The crucial point here, however, is one of balance. For anything to be worthy of the title claim "analysis", it has to look at the upside as well as the down-side. As with impact assessments for legislation, for instance, where one sees costs of implementation and benefits, what matters is the overall outcome.

In leaving the EU, one can expect a gradual realignment of trade – that, for many, is one of the main economic reasons for leaving the EU in the first place, breaking free of its economic sclerosis. Not even to attempt an estimate of potential gains, therefore, is to produce a fatally unbalanced work which has no analytical value whatsoever.

Give the wide range of possibilities, though, the only valid outcome of an honest analysis could be a range of figures.
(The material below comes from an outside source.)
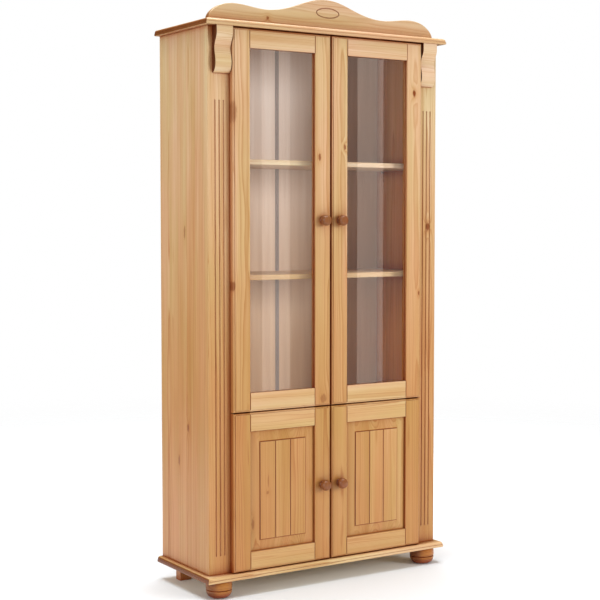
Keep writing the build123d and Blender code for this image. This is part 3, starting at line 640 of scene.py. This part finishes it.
def metalMaterial(name):
    material, tree, shader, _ = newMaterial(name)
    finish = metalFinishes[name]
    metal = fillGroup(tree, metalGroup, {
        "Vector": objectPlace(tree), "Bright": finish["bright"], "Dull": finish["dull"]}).outputs
    plug(tree, shader, {"Base Color": metal["Color"], "Roughness": metal["Roughness"], "Metallic": 1.0})
    addBump(tree, shader, metal["Height"], *steelGrain["relief"])
    return material


clearGlass = glassMaterial()
thinBack = backMaterial()
jointStrip = stripMaterial()
metals = {name: metalMaterial(name) for name in metalFinishes}
for nodeName in cadNodes:
    if "glass" in nodeName:
        dress(nodeName, clearGlass)
    elif "back_panel" in nodeName:
        dress(nodeName, thinBack)
    elif nodeName == "back_joint_strip":
        dress(nodeName, jointStrip)
    elif "hinge_cups" in nodeName or "hinge_arms" in nodeName:
        dress(nodeName, metals["hingeSteel"])
    elif "screw" in nodeName or nodeName == "shelf_pins":
        dress(nodeName, metals["screwSteel"])
print("glass, back and metal: done")


def finishTree(tree, copies, given, out):
    real = result(tree, "GeometryNodeRealizeInstances", {"Geometry": copies})
    done = result(tree, "GeometryNodeSetMaterial", {"Geometry": real, "Material": given["Finish"]})
    tree.links.new(done, out["Geometry"])
    return tree


# Copies a master piece onto points, turned to each point's own facing, with a random spin
def makeScatterTree():
    tree, given, out = newGroup(
        "scatterOnPoints",
        [("Geometry", "Geometry", None), ("Master", "Object", None), ("Size", "Float", 1.0),
         ("Size Spread", "Float", 0.04), ("Spin", "Float", 1.0), ("Seed", "Int", 3),
         ("Finish", "Material", None)],
        [("Geometry", "Geometry")], "Geometry")
    master = put(tree, "GeometryNodeObjectInfo", {"Object": given["Master"]}).outputs["Geometry"]
    facing = result(tree, "GeometryNodeInputNamedAttribute", {"Name": "facing"}, data_type="FLOAT_VECTOR")
    turn = result(tree, "FunctionNodeAlignRotationToVector", {"Vector": facing}, axis="Z")
    angle = put(tree, "FunctionNodeRandomValue", {2: 0.0, 3: given["Spin"], "Seed": given["Seed"]},
                data_type="FLOAT").outputs[1]
    about = result(tree, "ShaderNodeCombineXYZ", {2: angle})
    spun = result(tree, "FunctionNodeRotateRotation", {0: turn, 1: about}, rotation_space="LOCAL")
    least = calc(tree, "MULTIPLY", given["Size"], calc(tree, "SUBTRACT", 1.0, given["Size Spread"]))
    most = calc(tree, "MULTIPLY", given["Size"], calc(tree, "ADD", 1.0, given["Size Spread"]))
    size = put(tree, "FunctionNodeRandomValue", {2: least, 3: most, "Seed": given["Seed"]},
               data_type="FLOAT").outputs[1]
    copies = result(tree, "GeometryNodeInstanceOnPoints", {
        "Points": given["Geometry"], "Instance": master, "Rotation": spun, "Scale": size})
    return finishTree(tree, copies, given, out)


# Sets heads along an edge path at even steps, a little off line as by hand
def makeRowTree():
    tree, given, out = newGroup(
        "headsAlongPath",
        [("Geometry", "Geometry", None), ("Master", "Object", None), ("Step", "Float", 0.1),
         ("Off Line", "Float", 0.0006), ("Facing", "Vector", (0.0, 1.0, 0.0)), ("Seed", "Int", 5),
         ("Finish", "Material", None)],
        [("Geometry", "Geometry")], "Geometry")
    master = put(tree, "GeometryNodeObjectInfo", {"Object": given["Master"]}).outputs["Geometry"]
    path = result(tree, "GeometryNodeMeshToCurve", {"Mesh": given["Geometry"]})
    path = result(tree, "GeometryNodeResampleCurve", {"Curve": path, "Length": given["Step"]}, mode="LENGTH")
    drift = {0: (-1.0, 0.0, -1.0), 1: (1.0, 0.0, 1.0), "Seed": given["Seed"]}
    drift = result(tree, "FunctionNodeRandomValue", drift, data_type="FLOAT_VECTOR")
    drift = result(tree, "ShaderNodeVectorMath", {0: drift, "Scale": given["Off Line"]}, operation="SCALE")
    points = result(tree, "GeometryNodeCurveToPoints", {"Curve": path}, mode="EVALUATED")
    points = result(tree, "GeometryNodeSetPosition", {"Geometry": points, "Offset": drift})
    turn = result(tree, "FunctionNodeAlignRotationToVector", {"Vector": given["Facing"]}, axis="Z")
    copies = result(tree, "GeometryNodeInstanceOnPoints", {
        "Points": points, "Instance": master, "Rotation": turn})
    return finishTree(tree, copies, given, out)


def meshObject(name, corners, edges=(), faces=(), facings=None):
    data = bpy.data.meshes.new(name)
    data.from_pydata([tuple(c) for c in corners], list(edges), list(faces))
    if facings:
        data.attributes.new("facing", "FLOAT_VECTOR", "POINT").data.foreach_set(
            "vector", [value for facing in facings for value in facing])
    made = bpy.data.objects.new(name, data)
    bpy.context.scene.collection.objects.link(made)
    return made


# Runs a tree on a seed mesh and keeps the result as a plain mesh
def grow(name, seedObject, tree, values, body, replaced=()):
    modifier = seedObject.modifiers.new("grow", "NODES")
    modifier.node_group = tree
    for item in tree.interface.items_tree:
        if item.in_out == "INPUT" and item.name in values:
            modifier[item.identifier] = values[item.name]
    graph = bpy.context.evaluated_depsgraph_get()
    data = bpy.data.meshes.new_from_object(seedObject.evaluated_get(graph), depsgraph=graph)
    bpy.data.objects.remove(seedObject)
    data.name = name
    piece = bpy.data.objects.new(name, data)
    bpy.context.scene.collection.objects.link(piece)
    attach(piece, body)
    if replaced:
        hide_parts(*replaced)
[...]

One might expect that to span the positive to the negative, dependent on policy decisions and variables which may or may not be amenable to change.

Here, there is another major lacuna, in that the Treasury exercise makes no attempts to identify these issues, or put a price on them. It does, for instance, tell us that "membership of the EEA" would give the most access to the Single Market, but – since the EEA Agreement does not cover commercial fisheries or agriculture, it argues that we would see the re-introduction of tariffs in these sectors.

What is ignored here is that the EEA Agreement is very flexible. There are provisions for country-specific protocols to bring certain within the scope of the agreement. Thus we see in Protocol 3 a list of certain agricultural products for which there are special arrangements. There is nothing, therefore, to prevent agreement on a UK-specific protocol allowing tariff-free trade on fishery and agricultural products with the EU Members States, on exactly the same lines as currently enjoyed.

Yet another issue raised is the potential cost of rules of origin (ROO), where the Treasury makes great lay of the problems, in this passage:
1.26 For example, ‘rules of origin’ specifically require exporters to obtain proof of origin certificates from their national customs authority to certify the domestic content of their exports when trade is underpinned by an FTA. The economic cost of these is significant. Without the customs union, businesses trading within the EU would have to submit customs declarations, pay Value Added Tax on their products as they cross a border, and accept delays while waiting for them to clear inspections. The OECD has estimated that crossing the border, documentation and other delays can increase the transaction costs of trade by up to 24% of the value of traded goods.

1.27 The impact of these administrative costs would be particularly pronounced for time sensitive industries like fresh food or those participating in complex pan-EU supply chains such as the aerospace and automotive industry. For example, separate evidence from time-sensitive industries in countries acceding to the EU suggests that every 1 hour of customs delay adds 0.8 percentage points to the ad valorem trade-cost rate and leads to 5% less trade.
Here what is being ignored is the Commission's own website. It tells us that, from 2017, the current system of certification of origin carried out by the third country authorities will be replaced by statements of origin made out directly by exporters registered via an electronic system.  The idea of border checks belongs with the Ark.

Furthermore, for the EEA, the system has been enormously simplified, while there are also substantial concessions to Efta states. Few products are now caught by the rules and, where there are long-standing supply arrangements, traders can benefit from the "long-term supplier's declaration".

What thus comes across from the Treasury work is an attempt to find and elaborate all manner of problems that could arise, whether real or not, ladling them into the document to make leaving the EU look as gloomy as possible. This is a tawdry piece of work that lacks credibility and should be ignored. It has no value at all.

In reality, the chances of the UK benefiting over the longer term are probably higher than any chances of us losing. The EU is a backwards-looking organisation which is consistently failing to adapt to the modern world - hardly surprising when the concept of the customs union on which it is based stems from the 19th Century.

Simply the act of leaving is a forward-looking move, while the challenge of breaking back into the real world can only be good for a modern economy. The EU can keep their customs union. We want to play in the 21st Century.